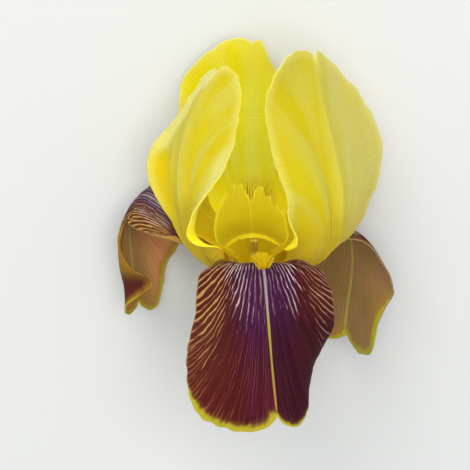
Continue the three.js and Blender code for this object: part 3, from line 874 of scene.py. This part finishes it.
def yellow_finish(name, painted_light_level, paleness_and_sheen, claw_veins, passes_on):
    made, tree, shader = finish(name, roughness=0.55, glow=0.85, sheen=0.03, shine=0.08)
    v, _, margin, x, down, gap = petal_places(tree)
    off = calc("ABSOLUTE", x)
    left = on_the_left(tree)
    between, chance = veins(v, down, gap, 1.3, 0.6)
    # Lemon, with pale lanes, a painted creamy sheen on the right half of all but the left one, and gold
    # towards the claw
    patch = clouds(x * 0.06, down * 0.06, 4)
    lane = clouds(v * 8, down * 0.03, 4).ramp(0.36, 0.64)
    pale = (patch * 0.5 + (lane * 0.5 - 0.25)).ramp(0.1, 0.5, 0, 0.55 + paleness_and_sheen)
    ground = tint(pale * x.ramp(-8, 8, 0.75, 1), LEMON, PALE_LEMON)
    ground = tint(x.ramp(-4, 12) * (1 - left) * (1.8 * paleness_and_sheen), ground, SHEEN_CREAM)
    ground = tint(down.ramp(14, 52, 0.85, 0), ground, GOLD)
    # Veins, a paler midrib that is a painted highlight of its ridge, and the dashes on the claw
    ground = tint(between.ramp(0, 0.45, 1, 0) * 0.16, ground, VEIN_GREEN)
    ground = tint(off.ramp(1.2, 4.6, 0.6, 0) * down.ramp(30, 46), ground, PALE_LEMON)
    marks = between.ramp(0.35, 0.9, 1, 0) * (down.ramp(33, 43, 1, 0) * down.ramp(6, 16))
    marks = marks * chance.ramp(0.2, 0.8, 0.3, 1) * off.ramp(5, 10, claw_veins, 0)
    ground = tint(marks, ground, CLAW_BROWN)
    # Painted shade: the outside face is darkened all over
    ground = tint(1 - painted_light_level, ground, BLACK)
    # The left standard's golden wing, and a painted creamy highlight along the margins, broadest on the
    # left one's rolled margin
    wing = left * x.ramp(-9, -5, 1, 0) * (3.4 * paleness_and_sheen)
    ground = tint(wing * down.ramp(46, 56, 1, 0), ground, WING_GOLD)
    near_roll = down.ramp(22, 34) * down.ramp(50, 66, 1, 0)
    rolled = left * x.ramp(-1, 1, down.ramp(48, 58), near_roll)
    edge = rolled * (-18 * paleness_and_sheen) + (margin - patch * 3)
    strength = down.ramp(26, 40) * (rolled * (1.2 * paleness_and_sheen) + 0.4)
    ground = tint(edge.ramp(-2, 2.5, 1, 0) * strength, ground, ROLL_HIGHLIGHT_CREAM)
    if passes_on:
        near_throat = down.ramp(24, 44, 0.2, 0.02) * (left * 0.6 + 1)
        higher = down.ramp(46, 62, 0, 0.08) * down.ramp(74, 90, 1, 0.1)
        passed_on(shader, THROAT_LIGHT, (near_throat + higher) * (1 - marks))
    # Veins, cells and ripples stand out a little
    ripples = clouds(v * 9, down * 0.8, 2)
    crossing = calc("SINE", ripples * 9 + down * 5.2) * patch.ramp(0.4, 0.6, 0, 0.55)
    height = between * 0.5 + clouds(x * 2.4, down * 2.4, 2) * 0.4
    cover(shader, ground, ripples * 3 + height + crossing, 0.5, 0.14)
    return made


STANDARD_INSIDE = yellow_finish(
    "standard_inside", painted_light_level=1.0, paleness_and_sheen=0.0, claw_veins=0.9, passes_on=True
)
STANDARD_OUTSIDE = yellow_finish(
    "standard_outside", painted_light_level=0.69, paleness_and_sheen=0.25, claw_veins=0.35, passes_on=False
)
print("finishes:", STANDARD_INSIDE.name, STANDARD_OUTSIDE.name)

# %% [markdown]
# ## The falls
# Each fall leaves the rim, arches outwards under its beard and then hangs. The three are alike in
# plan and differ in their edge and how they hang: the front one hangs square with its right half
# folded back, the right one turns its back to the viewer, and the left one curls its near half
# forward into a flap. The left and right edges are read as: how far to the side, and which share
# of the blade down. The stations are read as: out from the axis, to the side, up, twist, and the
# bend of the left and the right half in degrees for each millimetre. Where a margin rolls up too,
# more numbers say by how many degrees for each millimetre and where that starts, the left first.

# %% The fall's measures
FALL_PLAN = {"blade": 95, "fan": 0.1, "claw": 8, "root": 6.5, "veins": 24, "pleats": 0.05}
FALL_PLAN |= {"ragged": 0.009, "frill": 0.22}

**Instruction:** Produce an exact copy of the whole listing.

**Written solution:**
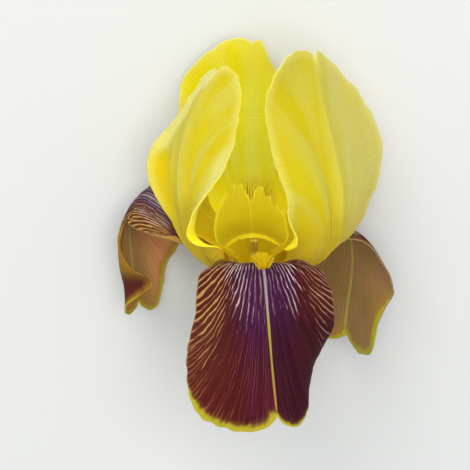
Continue the three.js and Blender code for this object: part 3, from line 874 of scene.py. This part finishes it.
def yellow_finish(name, painted_light_level, paleness_and_sheen, claw_veins, passes_on):
    made, tree, shader = finish(name, roughness=0.55, glow=0.85, sheen=0.03, shine=0.08)
    v, _, margin, x, down, gap = petal_places(tree)
    off = calc("ABSOLUTE", x)
    left = on_the_left(tree)
    between, chance = veins(v, down, gap, 1.3, 0.6)
    # Lemon, with pale lanes, a painted creamy sheen on the right half of all but the left one, and gold
    # towards the claw
    patch = clouds(x * 0.06, down * 0.06, 4)
    lane = clouds(v * 8, down * 0.03, 4).ramp(0.36, 0.64)
    pale = (patch * 0.5 + (lane * 0.5 - 0.25)).ramp(0.1, 0.5, 0, 0.55 + paleness_and_sheen)
    ground = tint(pale * x.ramp(-8, 8, 0.75, 1), LEMON, PALE_LEMON)
    ground = tint(x.ramp(-4, 12) * (1 - left) * (1.8 * paleness_and_sheen), ground, SHEEN_CREAM)
    ground = tint(down.ramp(14, 52, 0.85, 0), ground, GOLD)
    # Veins, a paler midrib that is a painted highlight of its ridge, and the dashes on the claw
    ground = tint(between.ramp(0, 0.45, 1, 0) * 0.16, ground, VEIN_GREEN)
    ground = tint(off.ramp(1.2, 4.6, 0.6, 0) * down.ramp(30, 46), ground, PALE_LEMON)
    marks = between.ramp(0.35, 0.9, 1, 0) * (down.ramp(33, 43, 1, 0) * down.ramp(6, 16))
    marks = marks * chance.ramp(0.2, 0.8, 0.3, 1) * off.ramp(5, 10, claw_veins, 0)
    ground = tint(marks, ground, CLAW_BROWN)
    # Painted shade: the outside face is darkened all over
    ground = tint(1 - painted_light_level, ground, BLACK)
    # The left standard's golden wing, and a painted creamy highlight along the margins, broadest on the
    # left one's rolled margin
    wing = left * x.ramp(-9, -5, 1, 0) * (3.4 * paleness_and_sheen)
    ground = tint(wing * down.ramp(46, 56, 1, 0), ground, WING_GOLD)
    near_roll = down.ramp(22, 34) * down.ramp(50, 66, 1, 0)
    rolled = left * x.ramp(-1, 1, down.ramp(48, 58), near_roll)
    edge = rolled * (-18 * paleness_and_sheen) + (margin - patch * 3)
    strength = down.ramp(26, 40) * (rolled * (1.2 * paleness_and_sheen) + 0.4)
    ground = tint(edge.ramp(-2, 2.5, 1, 0) * strength, ground, ROLL_HIGHLIGHT_CREAM)
    if passes_on:
        near_throat = down.ramp(24, 44, 0.2, 0.02) * (left * 0.6 + 1)
        higher = down.ramp(46, 62, 0, 0.08) * down.ramp(74, 90, 1, 0.1)
        passed_on(shader, THROAT_LIGHT, (near_throat + higher) * (1 - marks))
    # Veins, cells and ripples stand out a little
    ripples = clouds(v * 9, down * 0.8, 2)
    crossing = calc("SINE", ripples * 9 + down * 5.2) * patch.ramp(0.4, 0.6, 0, 0.55)
    height = between * 0.5 + clouds(x * 2.4, down * 2.4, 2) * 0.4
    cover(shader, ground, ripples * 3 + height + crossing, 0.5, 0.14)
    return made


STANDARD_INSIDE = yellow_finish(
    "standard_inside", painted_light_level=1.0, paleness_and_sheen=0.0, claw_veins=0.9, passes_on=True
)
STANDARD_OUTSIDE = yellow_finish(
    "standard_outside", painted_light_level=0.69, paleness_and_sheen=0.25, claw_veins=0.35, passes_on=False
)
print("finishes:", STANDARD_INSIDE.name, STANDARD_OUTSIDE.name)

# %% [markdown]
# ## The falls
# Each fall leaves the rim, arches outwards under its beard and then hangs. The three are alike in
# plan and differ in their edge and how they hang: the front one hangs square with its right half
# folded back, the right one turns its back to the viewer, and the left one curls its near half
# forward into a flap. The left and right edges are read as: how far to the side, and which share
# of the blade down. The stations are read as: out from the axis, to the side, up, twist, and the
# bend of the left and the right half in degrees for each millimetre. Where a margin rolls up too,
# more numbers say by how many degrees for each millimetre and where that starts, the left first.

# %% The fall's measures
FALL_PLAN = {"blade": 95, "fan": 0.1, "claw": 8, "root": 6.5, "veins": 24, "pleats": 0.05}
FALL_PLAN |= {"ragged": 0.009, "frill": 0.22}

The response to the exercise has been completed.